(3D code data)

==============================

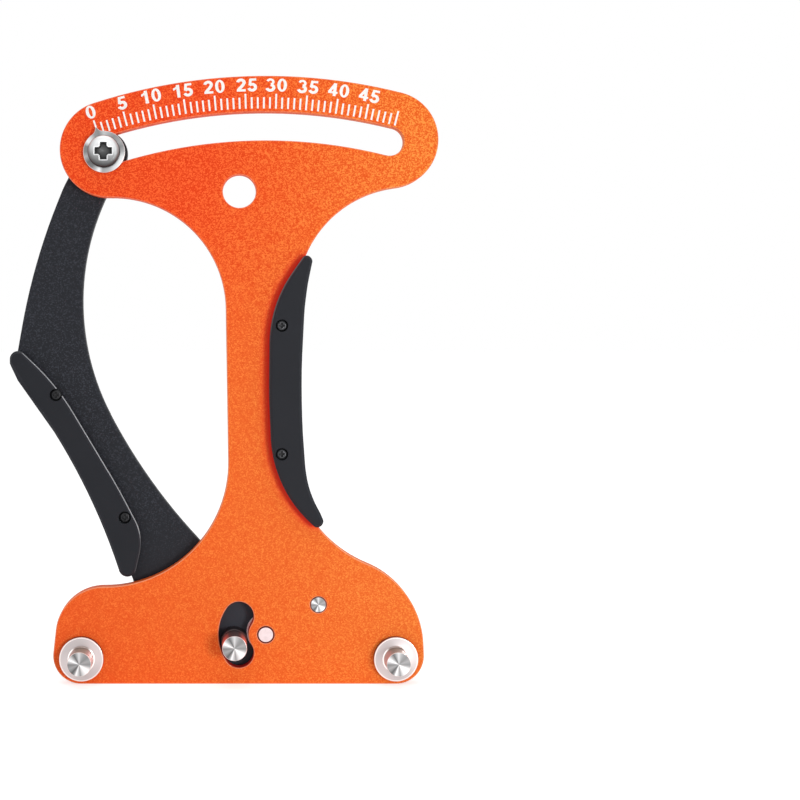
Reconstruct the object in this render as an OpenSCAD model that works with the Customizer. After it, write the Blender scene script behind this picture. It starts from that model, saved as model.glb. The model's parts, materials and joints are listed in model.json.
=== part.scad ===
// Spoke tension meter.
// A face plate carries a printed scale at its head and two fixed posts at its foot. A lever
// behind it turns on a pivot pin at the foot, holds a third post between the other two, and
// moves a pointer along the scale. A torsion spring drives the lever back to zero.
//
// Each piece is drawn flat, with the pivot at the origin, x to the right and y up the plate.
// Heights are along z: 0 is the plate's back face, and the front is on the positive side.
// upright() then stands the drawing up, with the hanging hole's middle at the model's origin.

/* [Face plate] */
// Thickness of the face plate
plate_t = 3; // [2.5:0.1:3.6]
// Outer radius of the head, from the pivot
head_r = 139.8; // [130:0.1:150]
// Radius of the head's two round ends
lobe_r = 12.1; // [11.5:0.1:12.6]
// Angle of the head's left end, from straight up
head_left = 18; // [17:0.1:19]
// Angle of the head's right end, from straight up
head_right = 14.1; // [13.5:0.1:15]
// Radius of the two hollows under the head
neck_r = 28.3; // [26:0.1:30]
// Distance from the pivot's upright to the left edge under the head
neck_left = 10; // [9:0.1:11]
// Distance from the pivot's upright to the right edge under the head
neck_right = 7.8; // [7:0.1:9]
// Radius of the two hollows above the foot
ankle_r = 30.8; // [29:0.1:33]
// Distance from the pivot's upright to the left edge of the waist
waist_left = 9.4; // [8.5:0.1:10.5]
// Distance from the pivot's upright to the right edge of the waist
waist_right = 6.4; // [6:0.1:7.2]
// Radius of the foot's left shoulder
shoulder_left_r = 12.1; // [11:0.1:13]
// Radius of the foot's right shoulder
shoulder_right_r = 22.5; // [21.8:0.1:23]
// Radius of the foot's two lower corners
foot_r = 7; // [6:0.1:7.4]
// Distance from the pivot down to the foot's straight edge
foot_bottom = 12.3; // [12:0.1:13.5]
// Diameter of the hanging hole
hang_d = 8.3; // [6:0.1:10]
// Distance from the head's outer edge down to the middle of the hanging hole
hang_drop = 28.9; // [26.5:0.1:31]

/* [Scale] */
// Distance from the head's outer edge to the middle of the scale slot
slot_drop = 12.6; // [11.5:0.1:14]
// Angle of the pointer at zero, from straight up
scale_left = 18.5; // [17.5:0.1:19]
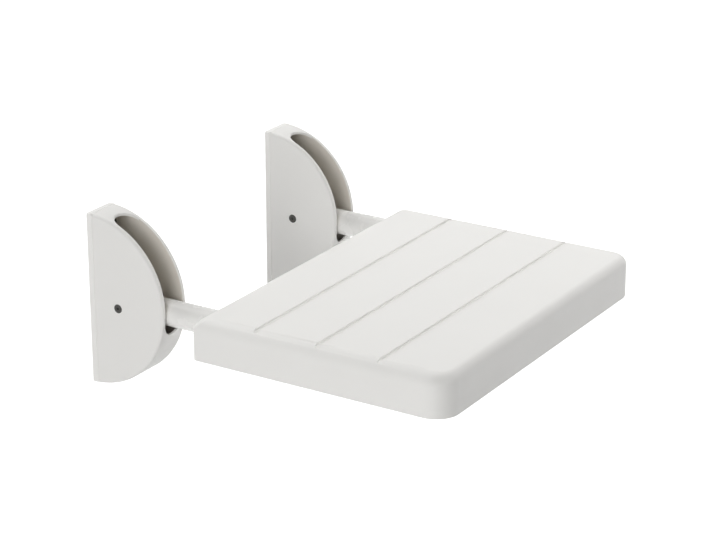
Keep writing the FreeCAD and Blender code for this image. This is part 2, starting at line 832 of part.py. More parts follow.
def make_parts():
    parts = []
    bracket_makers = {
        "wall_plate": make_wall_plate,
        "bracket_frame": make_bracket_frame,
        "cover": make_cover,
        "arm": make_arm,
    }
    for side, sign in SIDES.items():
        for name, maker in bracket_makers.items():
            parts.append(maker("%s_%s" % (side, name), half_spacing * sign))
    hardware_makers = {
        "axles": make_axles,
        "axle_screws": make_axle_screws,
        "bushes": make_bushes,
        "friction_washers": make_friction_washers,
        "stop_pads": make_stop_pads,
        "hubs": make_hubs,
        "end_plugs": make_end_plugs,
        "clamps": make_clamps,
    }
    for name, maker in hardware_makers.items():
        parts.append(maker(name))
    parts.append(make_cross_tube("rear_cross_tube", rear_cross_out))
    parts.append(make_cross_tube("front_cross_tube", front_cross_out))
    parts.append(make_seat_shell())
    return parts


def check_and_write(parts):
    doc.recompute()
    for item in doc.Objects:
        if "Invalid" in item.State or "Error" in item.State:
            sys.exit("%s failed: %s" % (item.Name, item.State))
    for part in parts:
        if part.Shape.isNull() or not part.Shape.isValid():
            sys.exit("%s has no valid shape" % part.Label)
    os.makedirs("parts", exist_ok=True)
    for part in parts:
        part.Shape.exportStep(os.path.join("parts", part.Label + ".step"))
        print("%-24s %2d solids %12.1f mm3" % (part.Label, len(part.Shape.Solids), part.Shape.Volume))


check_and_write(make_parts())
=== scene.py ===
"""Looks of the fold down wall seat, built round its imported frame.

The frame's axes hold here: X along the wall, Y into it, Z up, with the origin on the wall between the
brackets. Shapes are drawn in millimetres and laid down in metres. "Out" is measured from the wall.
"""

import math

import bmesh
import bpy
from mathutils import Matrix, Vector


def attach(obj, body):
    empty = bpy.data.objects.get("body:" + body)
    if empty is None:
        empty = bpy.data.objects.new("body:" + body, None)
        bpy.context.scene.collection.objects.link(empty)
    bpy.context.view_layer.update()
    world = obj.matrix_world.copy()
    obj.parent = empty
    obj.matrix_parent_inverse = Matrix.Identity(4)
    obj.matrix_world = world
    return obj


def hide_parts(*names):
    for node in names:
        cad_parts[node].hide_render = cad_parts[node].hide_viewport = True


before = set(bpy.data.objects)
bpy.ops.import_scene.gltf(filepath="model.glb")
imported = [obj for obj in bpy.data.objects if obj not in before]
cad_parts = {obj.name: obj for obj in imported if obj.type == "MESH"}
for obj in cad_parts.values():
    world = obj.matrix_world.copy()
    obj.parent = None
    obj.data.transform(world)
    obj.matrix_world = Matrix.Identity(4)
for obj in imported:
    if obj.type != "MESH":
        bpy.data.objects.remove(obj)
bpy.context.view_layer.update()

MM = 0.001
SIDES = (-1, 1)
NAMED_SIDES = ((-1, "left"), (1, "right"))

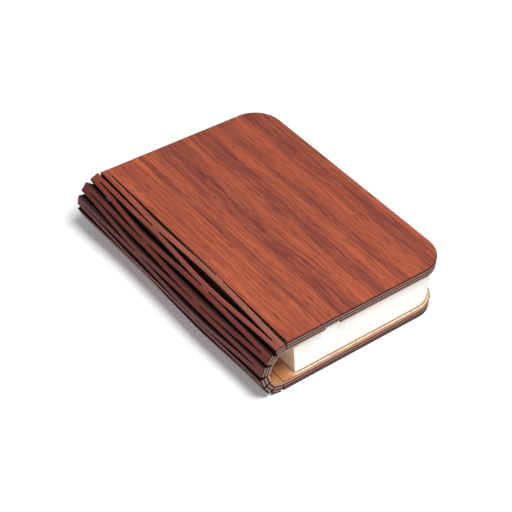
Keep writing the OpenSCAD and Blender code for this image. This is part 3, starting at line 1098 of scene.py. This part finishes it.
# The nodes that share a finish, its two tones, patch size, roughness and metal
FINISHES = {
    "battery_foil": (["battery"], (186, 190, 196), (158, 162, 168), 5.0, 0.35, 0.9),
    "pad_foam": (["battery_pad"], (58, 58, 60), (40, 40, 42), 1.5, 0.9, 0.0),
    "lead_sheath": (["battery_leads", "strip_leads"], (166, 36, 30), (140, 26, 24), 2.0, 0.4, 0.0),
    "board_mask": (["circuit_board"], (28, 92, 58), (20, 74, 46), 3.0, 0.35, 0.0),
    "chip_body": (["board_chips", "hall_sensor"], (34, 34, 36), (22, 22, 24), 1.0, 0.5, 0.0),
    "signal_lens": (["charge_light"], (212, 44, 36), (176, 30, 26), 1.0, 0.25, 0.0),
    "socket_shell": (["usb_socket"], (226, 228, 232), (204, 206, 210), 1.5, 0.4, 0.5),
    "socket_tongue": (["usb_tongue"], (228, 228, 226), (212, 212, 210), 1.0, 0.45, 0.0),
    "strip_mask": (["led_board"], (240, 240, 238), (226, 226, 224), 3.0, 0.4, 0.0),
    "lamp_phosphor": (["leds"], (246, 226, 120), (236, 206, 84), 1.2, 0.5, 0.0),
    "strip_diffuser": (["led_diffuser"], (236, 238, 240), (222, 226, 230), 4.0, 0.4, 0.0),
    "magnet_nickel": (
        ["top_magnets", "bottom_magnets", "sensor_magnet"],
        (188, 188, 190), (160, 160, 164), 2.5, 0.25, 1.0,
    ),
}
for finish, (nodes, base, other, size, rough, metal) in FINISHES.items():
    material = speckled_material(finish, base, other, size, rough, metal)
    for node in nodes:
        mesh = frame["nodes"][node].data
        mesh.materials.clear()
        mesh.materials.append(material)


# Floor, world and lamps -------------------------------------------------------------

def make_floor():
    """A wide pale floor that stays white but keeps the shadow."""
    bm = bmesh.new()
    bmesh.ops.create_grid(bm, x_segments=1, y_segments=1, size=FLOOR_REACH)
    mesh = bpy.data.meshes.new("floor")
    bm.to_mesh(mesh)
    bm.free()
    floor = bpy.data.objects.new("floor", mesh)
    scene.collection.objects.link(floor)
    material, w, shader = new_material("floor_paper", roughness=0.9, specular=0.0)
    shader.inputs["Base Color"].default_value = FLOOR_TONE
    shader.inputs["Emission Color"].default_value = WHITE
    seen = w.add("LightPath").outputs["Is Camera Ray"]
    # far from the book the floor glows more, so that it stays white to the horizon
    away = w.add("VectorMath", {0: w.add("TexCoord").outputs["Object"]}, operation="LENGTH")
    glow = w.remap(away.outputs["Value"], GLOW_STARTS, GLOW_FULL, GLOW_NEAR, 1.0)
    w.put(shader.inputs["Emission Strength"], w.maths("MULTIPLY", seen, glow))
    mesh.materials.append(material)


def make_world():
    """Soft grey light all round, and white where it is seen."""
    world = bpy.data.worlds.new("studio")
    scene.world = world
    world.use_nodes = True
    w = Wiring(world.node_tree)
    background = world.node_tree.nodes["Background"]
    path = w.add("LightPath").outputs
    seen = w.maths("MAXIMUM", path["Is Camera Ray"], path["Is Transmission Ray"])
    background.inputs["Color"].default_value = WHITE
    w.put(background.inputs["Strength"], w.remap(seen, 0.0, 1.0, WORLD_LIGHT, 1.0))


make_floor()
make_world()
area_lamp("key", KEY_PLACE, KEY_TARGET, KEY_SIZE, KEY_POWER)
area_lamp("fill", FILL_PLACE, FILL_TARGET, FILL_SIZE, FILL_POWER)
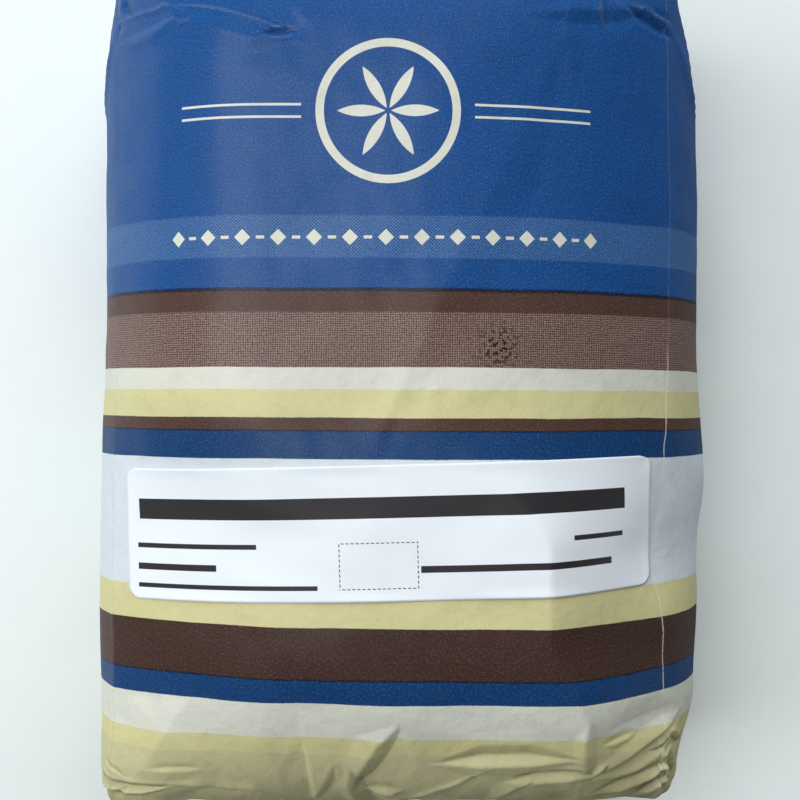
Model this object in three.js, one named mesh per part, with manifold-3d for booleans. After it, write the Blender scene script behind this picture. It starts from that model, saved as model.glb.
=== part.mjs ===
// A one-kilogram printed paper bag of rye grain, shut at both ends, lying on its back, and the
// paper sticker on its front. Millimetres. +Z is up, +Y points to the bag's top end, and +X is to
// the right when the front is read. The origin is the middle of the patch that the bag lies on.
import * as THREE from 'three';
import Module from 'manifold-3d';

// ---- Driving dimensions, mm ----
const END_Y = 81.5;             // the end faces at their fullest, before the folded layers on them
const FOLD_STACK = 1;           // thickness of the folded layers glued on each end
const CREST_Z = 79.3;           // top of the bulging front
const CREASE_Z = 61;            // height of the two front creases at mid-length
const CREASE_DROP_TOP = 4;      // how much lower the front creases are at the ends
const CREASE_DROP_BOTTOM = 7;
const CREASE_LEFT = 54.4;       // the left front crease, out from the middle of the upper half
const CREASE_RIGHT = 50.3;      // the right front crease, likewise
const CREASE_LEFT_SHIFT = 1;    // how much further left each of them lies in the lower half
const CREASE_RIGHT_SHIFT = 0.9;
const SHIFT_FROM = 20;          // the shift starts this far above mid-length
const SHIFT_LEFT_TO = -40;      // and is complete here
const SHIFT_RIGHT_TO = -20;
const DENT_Y = -31;             // the dent in the right front crease
const DENT_DEPTH = 2.4;
const DENT_WIDTH = 9;
const CROWN_LEFT_TOP = -24;     // the level crown of the front, between these two in the upper half
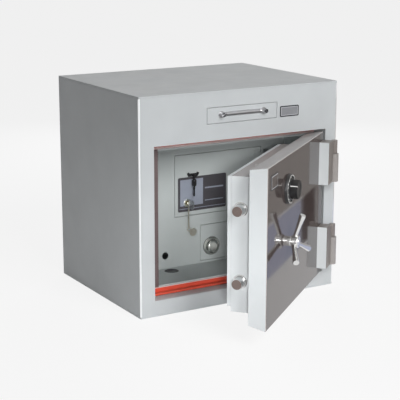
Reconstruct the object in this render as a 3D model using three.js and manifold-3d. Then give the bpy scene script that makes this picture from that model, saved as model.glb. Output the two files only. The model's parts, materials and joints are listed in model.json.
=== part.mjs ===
// A drop safe with a deposit drawer: millimetres, +Z up, the door's side faces -Y.
// The origin is the centre of the base. The main door stands ajar, as it is stored.
import * as THREE from 'three';
import { mergeVertices } from 'three/addons/utils/BufferGeometryUtils.js';
import Module from 'manifold-3d';

const wasm = await Module();
wasm.setup();

// Cabinet
const WIDTH = 600;
const DEPTH = 470;
const HEIGHT = 566;
const SKIN = 4; // sheet of the sides, top, base and back
const FRONT_SHEET = 6;
const EDGE_RADIUS = 4; // bend of the upright front edges
const WALL = 42; // barrier wall with both skins
const LINER_SHEET = 2;
const FLOOR_Z = 60; // top of the compartment's floor
const CEILING_DROP = 30; // from the top of the cabinet to the compartment's ceiling

// Doorway and its rebate
const LEFT_STILE = 42;
const RIGHT_STILE = 36;
const SILL_Z = 42;
const DOOR_HEAD = 127; // from the cabinet's top down to the doorway
const DOORWAY_HEIGHT = HEIGHT - SILL_Z - DOOR_HEAD;
const REVEAL_DEPTH = 50;
const REVEAL_SHEET = 3;
const BULKHEAD = 8; // plate that the bolts catch behind
const STOP_SIDE = 36; // how far that plate reaches into the doorway at the sides
const STOP_RAIL = 22; // and at its top and bottom
const SEAL_THICK = 3;
const SEAL_MARGIN = 2;
const SEAL_LIP = 5.5; // bare edge of the stop beside the seal
const SEAL_FOOT = { depth: 16, height: 5.5 }; // along the sill, under the slab's leaning edge

// Main door
const OPEN_ANGLE = 39.6; // how far the door stands open
const DOOR_SIDE_GAP = 2; // at the opening side
const DOOR_HINGE_GAP = 4;
const DOOR_FOOT_GAP = 4;
const DOOR_TOP_GAP = 3;
const SLAB = 46;
const SLAB_TAPER = 8; // each edge of the slab leans in by this towards its back
const SLAB_CHAMFER = 1.2;
const CASE_SHEET = 4;
const CASE_DEPTH = 57;
const CASE_FREE_INSET = 50; // from the slab's front edge to the case
const CASE_HINGE_INSET = 36;
const CASE_TOP_INSET = 34;
const CASE_BOTTOM_INSET = 24;
const CASE_LIP = 20;
const COVER_DEPTH = 10;
const COVER_SHEET = 2;
const COVER_MARGIN = 1;
const COVER_RAISE = 13; // the cover's lower edge above the case's

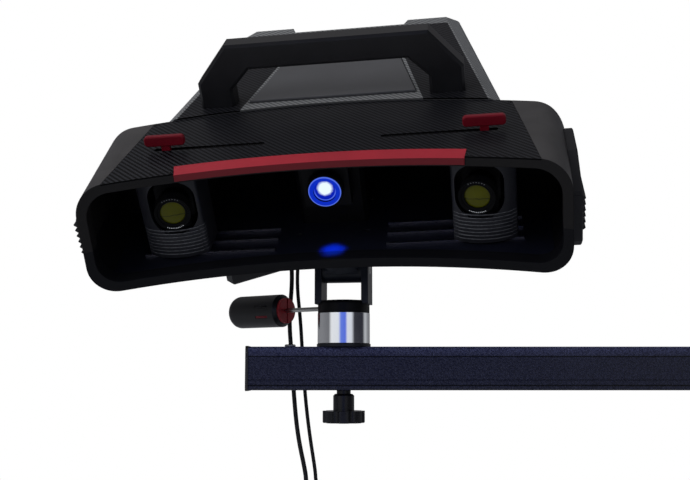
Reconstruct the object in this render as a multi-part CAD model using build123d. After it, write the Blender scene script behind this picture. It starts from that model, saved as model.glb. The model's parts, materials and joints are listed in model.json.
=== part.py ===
from build123d import *
from math import asin, cos, degrees, radians, sin, sqrt, tan
import os

# Structured-light scanner head on a pan and tilt mount, clamped to a horizontal arm.
# Sizes are millimetres and angles are degrees. +Z is up and the scanner looks towards -Y.
# The origin is the middle of the stud socket at the far end of the arm.

# Pose of the mount
pan_angle = -10.2
tilt_angle = 39.0
swivel_angle = 2.8

# Arm
arm_height = 47.2
arm_depth = 42.0
arm_wall = 3.0
arm_corner = 3.0
arm_reach = 420.0
arm_free_end = 104.0
arm_socket_end = 28.0
groove_width = 1.2
groove_depth = 0.8
groove_offset = 12.6
low_groove_offset = 18.2
cap_flange = 3.0
cap_lip = 0.8
cap_spigot = 12.0
socket_bore = 16.2
socket_wall = 5.0
socket_flange = 34.0
socket_flange_thickness = 2.5
ring_from_pan_axis = 60.0
ring_back_offset = 12.0
ring_diameter = 12.5
ring_wire = 3.2
end_screw_head = 6.4

# Base under the mount
base_diameter = 58.0
base_height = 34.4
base_ring_thickness = 3.3
base_ring_diameter = 59.7
spindle_diameter = 20.0
spindle_depth = 24.0
clamp_stud_diameter = 10.0
stud_engagement = 8.0
running_gap = 0.05
clearance = 0.3

# Star knob
star_diameter = 46.4
star_thickness = 13.0
star_lobes = 8
star_scallop = 9.0
star_hub_diameter = 23.2
star_hub_height = 18.4
star_neck_diameter = 15.5
star_neck_height = 3.8

# Collar, yoke and lock lever
collar_diameter = 57.5
collar_height = 13.3
collar_round = 4.0
yoke_base_thickness = 4.0
yoke_width = 59.7
yoke_arm_thickness = 7.7
yoke_depth = 32.0
pivot_above_collar = 34.6
axle_diameter = 10.0
lever_angle = 154.2
lever_above_base = 5.6
lever_rod_diameter = 5.0
lever_grip_start = 85.0
lever_grip_length = 77.0
lever_grip_diameter = 38.0
lever_grip_round = 12.0
lever_cap_diameter = 29.5
lever_cap_thickness = 4.0
lever_mark_length = 18.0
lever_mark_width = 3.2

# Tilt block and the shoe under the scanner
barrel_radius = 14.4
block_depth = 28.0
plate_diameter = 44.0
plate_thickness = 8.0
plate_base = 9.0
head_stud_diameter = 9.5
head_stud_length = 20.0
pivot_y = 91.2
pivot_below_head = 62.0
shoe_width = 88.0
shoe_length = 84.0
shoe_flange = 6.0
shoe_column = 40.0
screw_diameter = 5.0
screw_head = 8.5
screw_head_height = 4.0

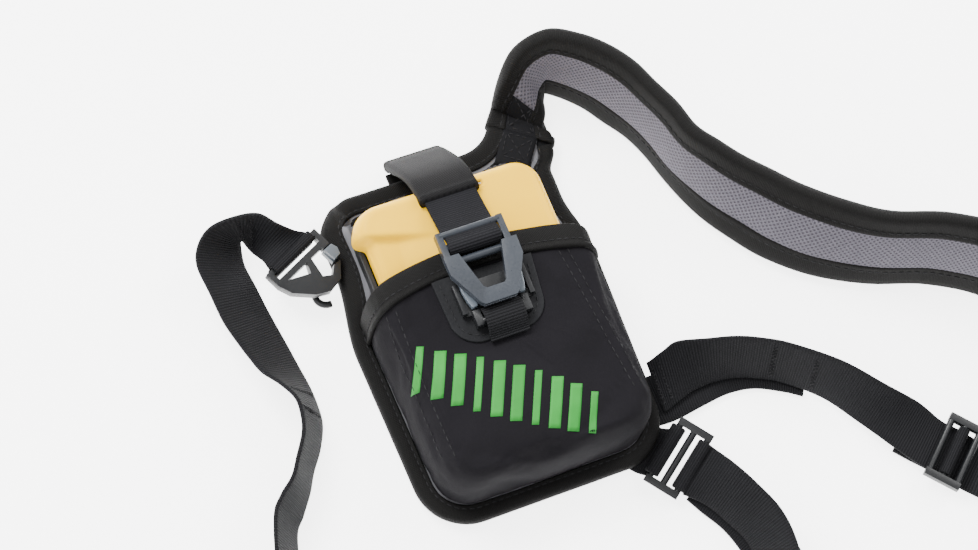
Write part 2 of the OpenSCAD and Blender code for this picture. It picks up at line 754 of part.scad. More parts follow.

==============================

§ What you are asked to do: Only the lines from the opening of the material through the line with "the model's origin." should be echoed, exactly as written.

§ Answer to this task:
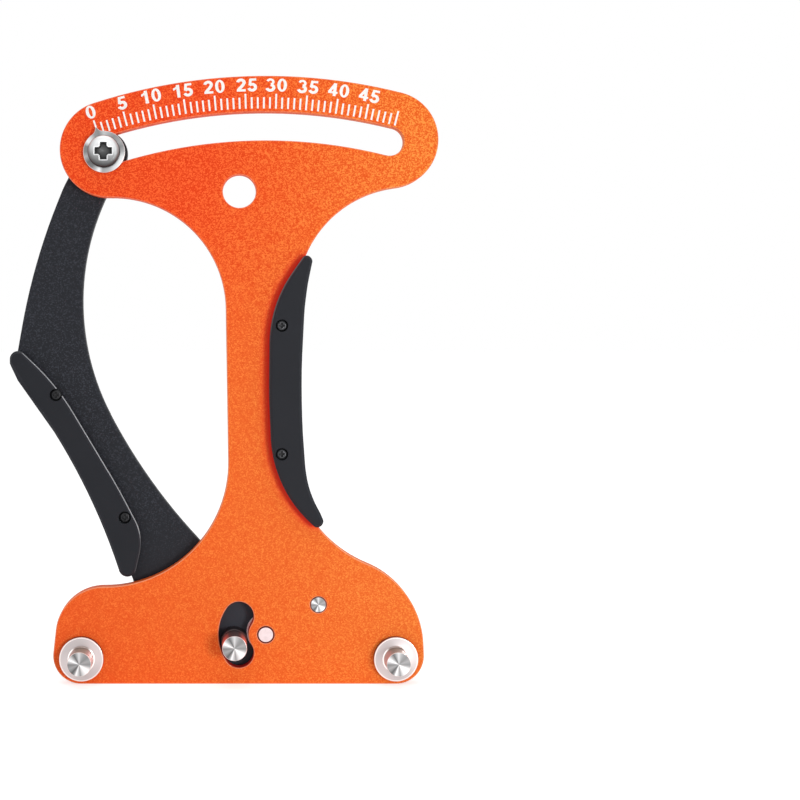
Reconstruct the object in this render as an OpenSCAD model that works with the Customizer. After it, write the Blender scene script behind this picture. It starts from that model, saved as model.glb. The model's parts, materials and joints are listed in model.json.
=== part.scad ===
// Spoke tension meter.
// A face plate carries a printed scale at its head and two fixed posts at its foot. A lever
// behind it turns on a pivot pin at the foot, holds a third post between the other two, and
// moves a pointer along the scale. A torsion spring drives the lever back to zero.
//
// Each piece is drawn flat, with the pivot at the origin, x to the right and y up the plate.
// Heights are along z: 0 is the plate's back face, and the front is on the positive side.
// upright() then stands the drawing up, with the hanging hole's middle at the model's origin.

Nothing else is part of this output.